The path to effective remediation is frequently blocked by the “organizational seam” that exists between security analysts who identify risks and the IT or DevOps teams responsible for implementing the fixes. These departments typically operate with vastly different priorities, where security teams are focused on risk reduction while engineering teams are driven by uptime, performance, and development velocity. This fragmentation often results in critical security findings being downgraded or lost in the noise of a busy development sprint, especially if the fix is perceived as a disruption to the production environment. In cloud-native settings, this issue is exacerbated by opaque ownership structures where it is not always clear who is responsible for a specific microservice or container image. Consequently, vulnerabilities can linger indefinitely as they are passed back and forth between teams, with no single entity taking ownership of the final validation that the risk has been eliminated across the entire stack.

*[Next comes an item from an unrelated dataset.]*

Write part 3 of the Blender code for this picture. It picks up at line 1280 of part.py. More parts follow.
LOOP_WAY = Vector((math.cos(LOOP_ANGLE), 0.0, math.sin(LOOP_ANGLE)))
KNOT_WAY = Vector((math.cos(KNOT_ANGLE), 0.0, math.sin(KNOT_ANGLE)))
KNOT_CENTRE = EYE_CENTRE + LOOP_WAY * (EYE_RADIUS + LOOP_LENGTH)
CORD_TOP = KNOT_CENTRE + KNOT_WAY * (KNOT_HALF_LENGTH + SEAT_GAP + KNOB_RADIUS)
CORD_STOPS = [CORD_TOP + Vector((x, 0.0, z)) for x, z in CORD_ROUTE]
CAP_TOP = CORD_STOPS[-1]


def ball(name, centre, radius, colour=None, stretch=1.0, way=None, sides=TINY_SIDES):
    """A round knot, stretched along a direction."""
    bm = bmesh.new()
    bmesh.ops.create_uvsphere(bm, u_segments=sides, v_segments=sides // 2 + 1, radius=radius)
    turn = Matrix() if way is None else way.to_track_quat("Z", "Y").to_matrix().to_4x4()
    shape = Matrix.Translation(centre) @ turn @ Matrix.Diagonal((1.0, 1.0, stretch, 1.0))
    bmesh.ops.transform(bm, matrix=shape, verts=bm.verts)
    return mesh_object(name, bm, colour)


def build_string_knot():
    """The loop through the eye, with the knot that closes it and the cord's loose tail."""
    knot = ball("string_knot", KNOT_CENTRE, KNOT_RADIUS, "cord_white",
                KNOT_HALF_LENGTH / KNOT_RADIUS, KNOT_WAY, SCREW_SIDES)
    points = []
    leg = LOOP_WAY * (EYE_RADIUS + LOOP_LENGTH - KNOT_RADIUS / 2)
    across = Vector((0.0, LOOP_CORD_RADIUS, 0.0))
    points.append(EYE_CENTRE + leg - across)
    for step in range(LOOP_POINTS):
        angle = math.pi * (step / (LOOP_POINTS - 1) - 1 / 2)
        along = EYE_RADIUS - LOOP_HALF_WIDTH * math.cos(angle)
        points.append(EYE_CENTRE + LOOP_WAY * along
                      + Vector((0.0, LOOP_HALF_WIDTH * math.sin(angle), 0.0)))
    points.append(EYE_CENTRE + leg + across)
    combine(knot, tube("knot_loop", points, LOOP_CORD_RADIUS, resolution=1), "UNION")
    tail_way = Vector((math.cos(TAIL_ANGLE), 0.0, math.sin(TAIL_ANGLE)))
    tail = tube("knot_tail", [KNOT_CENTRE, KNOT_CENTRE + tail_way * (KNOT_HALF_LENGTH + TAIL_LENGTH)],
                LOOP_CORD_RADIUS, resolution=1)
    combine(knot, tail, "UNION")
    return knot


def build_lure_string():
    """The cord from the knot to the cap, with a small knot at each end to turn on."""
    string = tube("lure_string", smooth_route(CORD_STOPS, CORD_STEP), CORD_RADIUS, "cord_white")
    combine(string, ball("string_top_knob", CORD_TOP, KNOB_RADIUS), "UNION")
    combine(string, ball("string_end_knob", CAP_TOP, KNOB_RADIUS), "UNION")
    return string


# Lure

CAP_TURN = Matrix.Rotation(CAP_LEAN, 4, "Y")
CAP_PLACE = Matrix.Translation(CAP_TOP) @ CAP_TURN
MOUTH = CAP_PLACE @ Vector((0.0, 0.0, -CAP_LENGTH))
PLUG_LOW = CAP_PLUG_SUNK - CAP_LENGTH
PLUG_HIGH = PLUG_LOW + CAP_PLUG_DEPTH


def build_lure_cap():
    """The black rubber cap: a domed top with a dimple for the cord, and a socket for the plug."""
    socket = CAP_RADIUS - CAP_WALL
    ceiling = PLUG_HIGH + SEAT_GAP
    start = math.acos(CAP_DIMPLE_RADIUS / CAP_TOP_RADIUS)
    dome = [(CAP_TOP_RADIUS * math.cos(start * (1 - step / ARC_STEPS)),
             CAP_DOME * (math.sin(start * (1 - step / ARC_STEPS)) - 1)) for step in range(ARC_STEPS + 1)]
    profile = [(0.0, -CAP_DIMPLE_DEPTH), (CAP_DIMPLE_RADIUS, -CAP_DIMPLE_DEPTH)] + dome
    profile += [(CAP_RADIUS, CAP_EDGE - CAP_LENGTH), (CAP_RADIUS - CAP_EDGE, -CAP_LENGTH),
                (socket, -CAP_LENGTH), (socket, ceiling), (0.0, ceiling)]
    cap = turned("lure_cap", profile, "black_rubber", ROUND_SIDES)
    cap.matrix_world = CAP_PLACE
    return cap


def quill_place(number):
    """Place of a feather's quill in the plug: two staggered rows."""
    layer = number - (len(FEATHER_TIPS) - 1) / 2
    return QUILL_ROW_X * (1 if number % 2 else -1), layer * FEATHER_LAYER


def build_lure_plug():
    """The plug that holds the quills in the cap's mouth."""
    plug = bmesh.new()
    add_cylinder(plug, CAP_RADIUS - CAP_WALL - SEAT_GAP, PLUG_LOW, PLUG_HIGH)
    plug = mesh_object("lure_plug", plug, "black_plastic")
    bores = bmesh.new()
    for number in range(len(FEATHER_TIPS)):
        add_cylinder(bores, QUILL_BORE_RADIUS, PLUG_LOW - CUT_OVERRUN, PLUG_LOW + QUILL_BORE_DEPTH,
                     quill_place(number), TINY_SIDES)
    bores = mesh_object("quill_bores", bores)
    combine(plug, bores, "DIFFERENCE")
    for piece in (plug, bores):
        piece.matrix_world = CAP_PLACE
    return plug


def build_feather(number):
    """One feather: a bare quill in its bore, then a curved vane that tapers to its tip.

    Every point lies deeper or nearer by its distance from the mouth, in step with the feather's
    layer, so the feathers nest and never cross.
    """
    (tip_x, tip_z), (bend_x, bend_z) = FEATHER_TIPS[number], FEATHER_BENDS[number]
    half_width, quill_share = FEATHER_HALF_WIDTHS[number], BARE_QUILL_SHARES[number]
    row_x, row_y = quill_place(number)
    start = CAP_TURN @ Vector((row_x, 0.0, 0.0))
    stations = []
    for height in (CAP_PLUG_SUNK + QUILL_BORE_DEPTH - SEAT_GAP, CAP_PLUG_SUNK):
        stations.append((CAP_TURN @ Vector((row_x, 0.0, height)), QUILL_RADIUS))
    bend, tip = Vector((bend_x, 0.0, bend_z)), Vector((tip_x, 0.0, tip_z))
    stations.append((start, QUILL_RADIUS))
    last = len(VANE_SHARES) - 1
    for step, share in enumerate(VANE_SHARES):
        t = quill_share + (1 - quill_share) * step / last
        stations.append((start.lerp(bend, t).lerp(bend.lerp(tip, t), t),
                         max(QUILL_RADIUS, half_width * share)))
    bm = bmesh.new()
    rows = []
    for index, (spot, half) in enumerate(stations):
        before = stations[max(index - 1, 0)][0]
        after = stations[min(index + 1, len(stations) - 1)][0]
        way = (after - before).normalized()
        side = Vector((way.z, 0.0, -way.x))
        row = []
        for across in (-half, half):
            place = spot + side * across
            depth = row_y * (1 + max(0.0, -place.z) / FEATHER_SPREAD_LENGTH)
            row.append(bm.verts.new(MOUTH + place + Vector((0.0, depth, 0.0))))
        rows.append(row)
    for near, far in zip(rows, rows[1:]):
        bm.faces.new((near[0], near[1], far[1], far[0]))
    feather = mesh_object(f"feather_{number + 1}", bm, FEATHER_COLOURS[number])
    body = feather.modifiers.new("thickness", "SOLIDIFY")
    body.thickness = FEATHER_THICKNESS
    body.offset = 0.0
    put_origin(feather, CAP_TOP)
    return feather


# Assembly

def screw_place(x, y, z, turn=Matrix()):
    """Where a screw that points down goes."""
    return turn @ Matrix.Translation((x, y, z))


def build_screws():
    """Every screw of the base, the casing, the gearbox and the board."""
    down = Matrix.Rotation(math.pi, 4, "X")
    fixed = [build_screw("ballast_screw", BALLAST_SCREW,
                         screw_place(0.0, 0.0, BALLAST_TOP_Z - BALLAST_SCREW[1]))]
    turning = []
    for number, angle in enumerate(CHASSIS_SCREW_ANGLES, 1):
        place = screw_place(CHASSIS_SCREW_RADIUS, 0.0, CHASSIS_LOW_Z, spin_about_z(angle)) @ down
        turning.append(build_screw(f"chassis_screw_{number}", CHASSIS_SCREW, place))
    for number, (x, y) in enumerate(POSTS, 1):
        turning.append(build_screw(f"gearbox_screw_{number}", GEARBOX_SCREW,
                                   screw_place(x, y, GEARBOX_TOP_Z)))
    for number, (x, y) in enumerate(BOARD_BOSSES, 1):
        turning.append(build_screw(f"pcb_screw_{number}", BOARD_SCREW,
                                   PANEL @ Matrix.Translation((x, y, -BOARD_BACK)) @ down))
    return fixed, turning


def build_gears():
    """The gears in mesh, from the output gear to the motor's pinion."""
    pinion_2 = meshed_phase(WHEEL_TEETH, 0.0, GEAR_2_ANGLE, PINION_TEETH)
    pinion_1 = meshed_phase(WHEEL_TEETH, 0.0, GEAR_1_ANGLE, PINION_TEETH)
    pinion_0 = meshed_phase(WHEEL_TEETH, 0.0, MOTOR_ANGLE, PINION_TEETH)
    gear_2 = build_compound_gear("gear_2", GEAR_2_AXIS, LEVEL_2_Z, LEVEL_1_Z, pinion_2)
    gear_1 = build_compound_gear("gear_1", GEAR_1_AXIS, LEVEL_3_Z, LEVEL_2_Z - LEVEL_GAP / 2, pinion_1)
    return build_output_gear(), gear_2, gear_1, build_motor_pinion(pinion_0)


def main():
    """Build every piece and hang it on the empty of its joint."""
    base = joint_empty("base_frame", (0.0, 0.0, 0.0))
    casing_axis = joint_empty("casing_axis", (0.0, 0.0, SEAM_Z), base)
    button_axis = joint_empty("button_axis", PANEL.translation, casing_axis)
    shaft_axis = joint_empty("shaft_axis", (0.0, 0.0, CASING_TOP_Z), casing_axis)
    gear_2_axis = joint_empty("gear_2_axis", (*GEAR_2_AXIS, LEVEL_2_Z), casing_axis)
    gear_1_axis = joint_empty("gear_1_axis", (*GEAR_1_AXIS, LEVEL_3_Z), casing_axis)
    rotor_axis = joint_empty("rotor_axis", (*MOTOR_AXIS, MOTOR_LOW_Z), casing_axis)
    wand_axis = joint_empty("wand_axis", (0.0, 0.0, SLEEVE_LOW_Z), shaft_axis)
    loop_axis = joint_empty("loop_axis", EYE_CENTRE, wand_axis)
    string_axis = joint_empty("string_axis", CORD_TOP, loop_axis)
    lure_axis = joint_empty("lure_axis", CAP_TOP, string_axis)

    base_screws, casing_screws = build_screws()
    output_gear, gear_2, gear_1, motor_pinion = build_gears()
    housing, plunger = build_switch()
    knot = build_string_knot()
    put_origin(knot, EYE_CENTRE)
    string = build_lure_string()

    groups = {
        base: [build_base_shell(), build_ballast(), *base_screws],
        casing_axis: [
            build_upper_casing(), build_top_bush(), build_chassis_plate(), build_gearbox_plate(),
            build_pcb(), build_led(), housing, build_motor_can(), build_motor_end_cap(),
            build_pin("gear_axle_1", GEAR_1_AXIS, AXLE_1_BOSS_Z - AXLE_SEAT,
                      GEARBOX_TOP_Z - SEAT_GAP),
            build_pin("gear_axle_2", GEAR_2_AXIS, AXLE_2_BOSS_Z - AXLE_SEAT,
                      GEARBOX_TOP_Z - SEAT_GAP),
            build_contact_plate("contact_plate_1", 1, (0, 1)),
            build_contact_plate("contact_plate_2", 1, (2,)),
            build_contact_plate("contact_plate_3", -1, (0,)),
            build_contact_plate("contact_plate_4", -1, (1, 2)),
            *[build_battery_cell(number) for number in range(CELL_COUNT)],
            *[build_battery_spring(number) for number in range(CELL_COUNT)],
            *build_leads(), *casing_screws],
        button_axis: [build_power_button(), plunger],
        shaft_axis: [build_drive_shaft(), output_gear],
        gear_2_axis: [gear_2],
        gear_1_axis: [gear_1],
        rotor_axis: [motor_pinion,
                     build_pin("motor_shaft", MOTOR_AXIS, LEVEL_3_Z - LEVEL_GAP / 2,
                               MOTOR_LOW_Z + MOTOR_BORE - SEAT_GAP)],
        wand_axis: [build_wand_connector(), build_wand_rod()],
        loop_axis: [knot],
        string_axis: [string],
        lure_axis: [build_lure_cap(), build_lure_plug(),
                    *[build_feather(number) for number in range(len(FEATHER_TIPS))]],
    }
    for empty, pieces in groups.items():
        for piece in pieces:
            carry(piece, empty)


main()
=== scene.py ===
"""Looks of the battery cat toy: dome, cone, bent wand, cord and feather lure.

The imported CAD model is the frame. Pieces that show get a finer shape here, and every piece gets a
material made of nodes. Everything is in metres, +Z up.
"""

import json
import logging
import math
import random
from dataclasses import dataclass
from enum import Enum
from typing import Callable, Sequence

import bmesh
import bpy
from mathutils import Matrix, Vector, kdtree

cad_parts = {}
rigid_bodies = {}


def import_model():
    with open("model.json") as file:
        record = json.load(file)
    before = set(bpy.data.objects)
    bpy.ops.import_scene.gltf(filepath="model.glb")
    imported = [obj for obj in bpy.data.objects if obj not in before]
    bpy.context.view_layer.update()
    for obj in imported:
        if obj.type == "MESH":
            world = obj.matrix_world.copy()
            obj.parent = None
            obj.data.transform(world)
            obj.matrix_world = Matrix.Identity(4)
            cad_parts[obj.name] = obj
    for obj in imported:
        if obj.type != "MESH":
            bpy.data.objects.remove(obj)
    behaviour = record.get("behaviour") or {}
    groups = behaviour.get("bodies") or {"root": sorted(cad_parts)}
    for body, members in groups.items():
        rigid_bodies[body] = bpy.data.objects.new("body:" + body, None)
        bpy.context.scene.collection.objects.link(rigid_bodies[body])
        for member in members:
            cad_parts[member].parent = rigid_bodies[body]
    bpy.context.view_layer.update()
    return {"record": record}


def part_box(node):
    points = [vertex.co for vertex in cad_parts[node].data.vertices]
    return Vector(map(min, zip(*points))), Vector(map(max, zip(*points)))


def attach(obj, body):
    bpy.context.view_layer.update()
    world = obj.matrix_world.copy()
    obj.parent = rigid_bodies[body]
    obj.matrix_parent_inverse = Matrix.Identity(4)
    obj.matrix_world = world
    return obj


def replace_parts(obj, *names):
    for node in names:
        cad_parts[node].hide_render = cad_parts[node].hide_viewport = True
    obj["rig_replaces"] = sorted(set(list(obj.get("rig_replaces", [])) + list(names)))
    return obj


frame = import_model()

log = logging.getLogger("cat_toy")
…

To overcome this friction, organizations must move beyond the traditional siloed approach and integrate security validation directly into the engineering workflow. This requires a cultural shift where the “definition of done” for any IT task includes a verified security component, ensuring that no ticket is closed until the fix has been empirically tested. Building these bridges involves more than just shared tools; it requires a shared language of risk where technical findings are translated into actionable engineering tasks that fit within existing sprint cycles. When security validation is treated as a core part of the development and operations process rather than an external hurdle, the speed of remediation naturally increases. This integration also helps to eliminate the “blame game” that often occurs after a breach, as both security and engineering teams have a documented, verified history of the steps taken to secure the environment. By closing the gap at the organizational seam, companies can ensure that their defensive posture evolves at the same pace as their digital infrastructure.

Transitioning from Ticket Completion to Rigorous Revalidation

The final stage of achieving cybersecurity success involves a fundamental shift in how organizations measure their progress, moving from activity-based metrics to outcome-based validation. Historically, the effectiveness of a security program was often judged by the number of vulnerabilities found or the speed at which tickets were closed, but these metrics are increasingly irrelevant in a world of complex, multi-stage attacks. A closed ticket is merely a record of administrative action, not a guarantee of security. To survive in the era of AI-driven threats, organizations must adopt a disciplined revalidation process that focuses on whether the underlying risk has been removed, rather than whether a specific exploit has been blocked. This involves moving beyond simple “re-testing” and toward a comprehensive assessment of the attack path, ensuring that a fix in one area hasn’t inadvertently opened a door in another. By establishing a continuous feedback loop between remediation and validation, companies can transition from a reactive, hope-based model to a proactive, evidence-based strategy.

Ultimately, the most successful security programs are those that prioritize the quality of the fix over the quantity of the alerts. This means that instead of measuring success by a high volume of resolved issues, leadership should look for evidence of validated risk reduction across the enterprise. When a fix is implemented, it should be followed by a simulated attack that specifically targets the previously identified vulnerability to ensure the defense holds firm. This level of rigor not only closes current gaps but also provides valuable data that can be used to improve future defensive strategies and configuration standards. As the threat landscape continues to evolve toward autonomous and highly efficient exploitation, the ability to prove that a fix works will be the primary differentiator between organizations that suffer catastrophic breaches and those that maintain a resilient defense. The transition to a validation-centric model is no longer an optional improvement; it was the necessary evolution required to safeguard the integrity of the modern digital enterprise against increasingly sophisticated adversaries.